See then, that “the true pastor, the true Christian has this zeal inside: may no one lose it!”. And “this is why he isn’t afraid to get his hands dirty: he isn’t afraid! He goes where he must go, he risks his life, he risks hunger, he risks losing his comforts, his status, even losing his ecclesiastical career. But he is a good pastor!”.

And “Christians must also be this way”. Because “it is so easy to condemn others, like the tax collectors did, but it isn’t Christian! It isn’t how children of God are!”. Indeed, “the Child of God goes the distance, he gives his life, as Jesus gave his, for others”. And thus, “one can’t be calm, protecting oneself, one’s comforts, one’s reputation, one’s peace of mind”. This is why, Francis firmly emphasized: “never halfway pastors! Never Christians in midstream!”. We need instead to behave just as “Jesus did”.

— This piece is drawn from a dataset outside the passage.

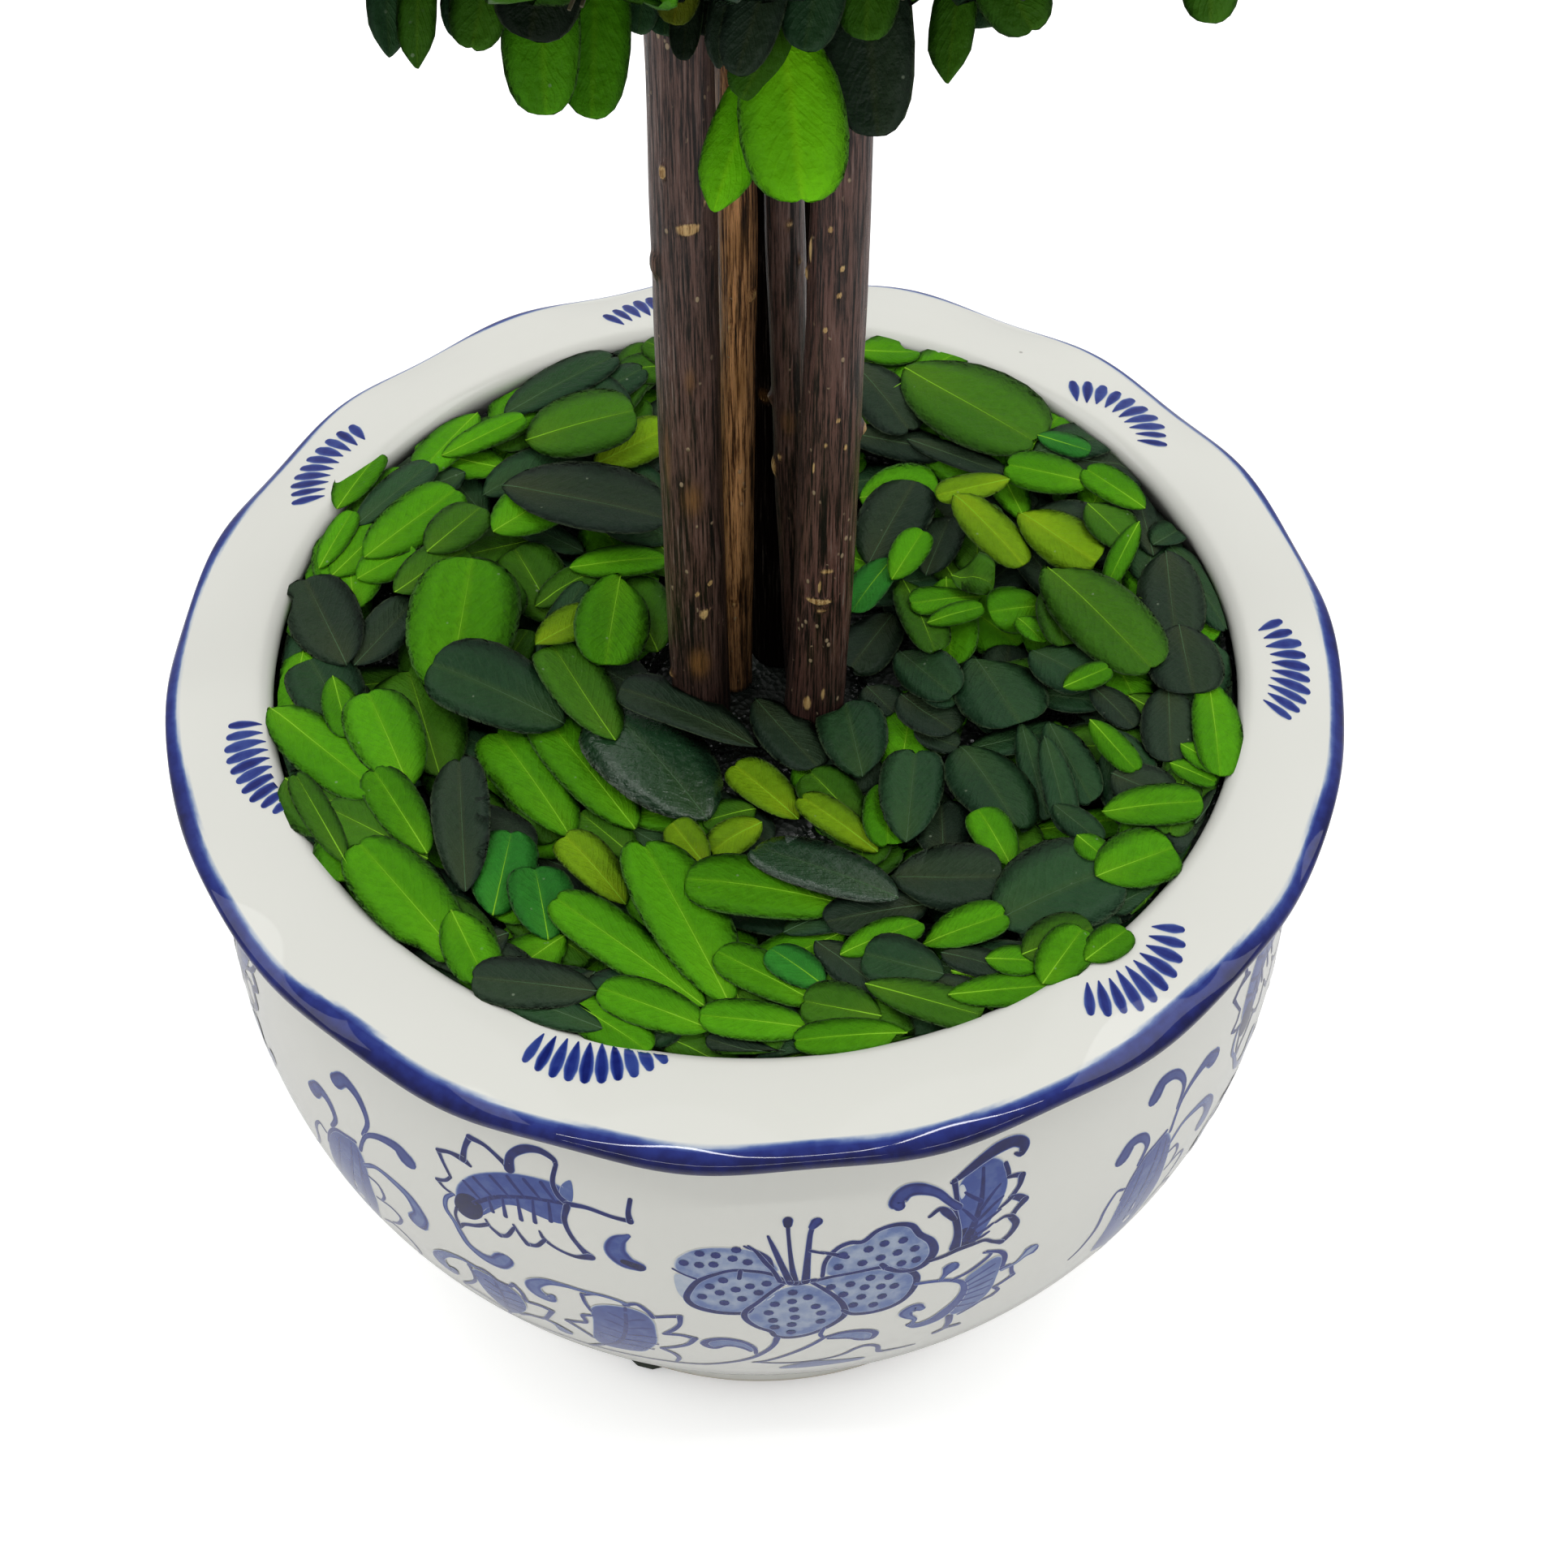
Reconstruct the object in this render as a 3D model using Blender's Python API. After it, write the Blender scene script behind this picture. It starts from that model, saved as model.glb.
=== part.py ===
"""A preserved boxwood ball topiary in a footed porcelain bowl, in metres, +Z up.

Five bare sticks rise out of a foam block inside the bowl and carry a clipped ball of
boxwood. Loose boxwood leaves cover the foam. The whole thing stands on four small pads,
and the origin is on the surface they stand on, below the middle of the bowl.
"""
import math
import random

import bmesh
import bpy
from mathutils import Matrix, Vector

# Driving dimensions of the bowl
RIM_RADIUS = 0.100
PAD_HEIGHT = 0.003
BOWL_HEIGHT = 0.140
WALL = 0.0052
LIP_RADIUS = 0.0817
BELLY_RADIUS = 0.096
NECK_RADIUS = 0.0905
FOOT_RADIUS = 0.0615
FOOT_HEIGHT = 0.017
RIM_WAVES = 16
RIM_WAVE_HEIGHT = 0.0009
RIM_WAVE_PHASE = math.radians(5.5)

# Heights worked out from them
FOOT_Z = PAD_HEIGHT
FOOT_TOP_Z = FOOT_Z + FOOT_HEIGHT
EDGE_Z = PAD_HEIGHT + BOWL_HEIGHT
BELLY_Z = EDGE_Z - 0.045
NECK_Z = EDGE_Z - 0.0065
LIP_Z = EDGE_Z + 0.0054
FLOOR_Z = FOOT_TOP_Z + 0.005
FOAM_TOP_Z = EDGE_Z - 0.010

# Filling and bed of laid leaves, which rises towards the wall of the bowl
GAP = 0.0003
BED_CORE_THICKNESS = 0.003
BED_RADIUS = 0.0842
BED_RISE = 0.004
BED_RISE_START = 0.058
BED_RISE_END = 0.080
LEAF_LENGTH = 0.0235
LEAF_WIDTH = 0.0135
LEAF_THICKNESS = 0.0012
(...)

In this Gospel passage, the Pope continued, “it is said that these people were drawing near to Jesus”, although “many times we read in the Gospel that it is He who goes to seek people”. Because of “the Good Shepherd, the good Christian goes out, is always outward bound: he always goes out of himself, is always going out toward God, in prayer, in adoration”. And “he goes out toward others to bring the message of salvation”.

Thus “the Good Shepherd and a good Christian embody tenderness”. On the other hand, “those scribes, the Pharisees, no, they don’t know” what it means to take “the sheep onto their shoulders with tenderness, and carry it back to its place with the others”. They are people who don’t know what joy is. In fact “a Christian and a pastor in midstream might know fun, tranquility, a kind of peace of mind”. But “joy” is another thing, “that joy that there is in Heaven, that joy which comes from God, that joy that really comes from the heart of a father who goes to save” and says: “I have heard the cry of the Israelites and I have come down into the field”. Francis explicitly pointed out the beauty of “not being afraid that they speak ill of us” when we go “to find our brothers and sisters who are distant from the Lord”. He concluded by asking the Lord for “this grace for each one of us and for our Mother, the Holy Church”.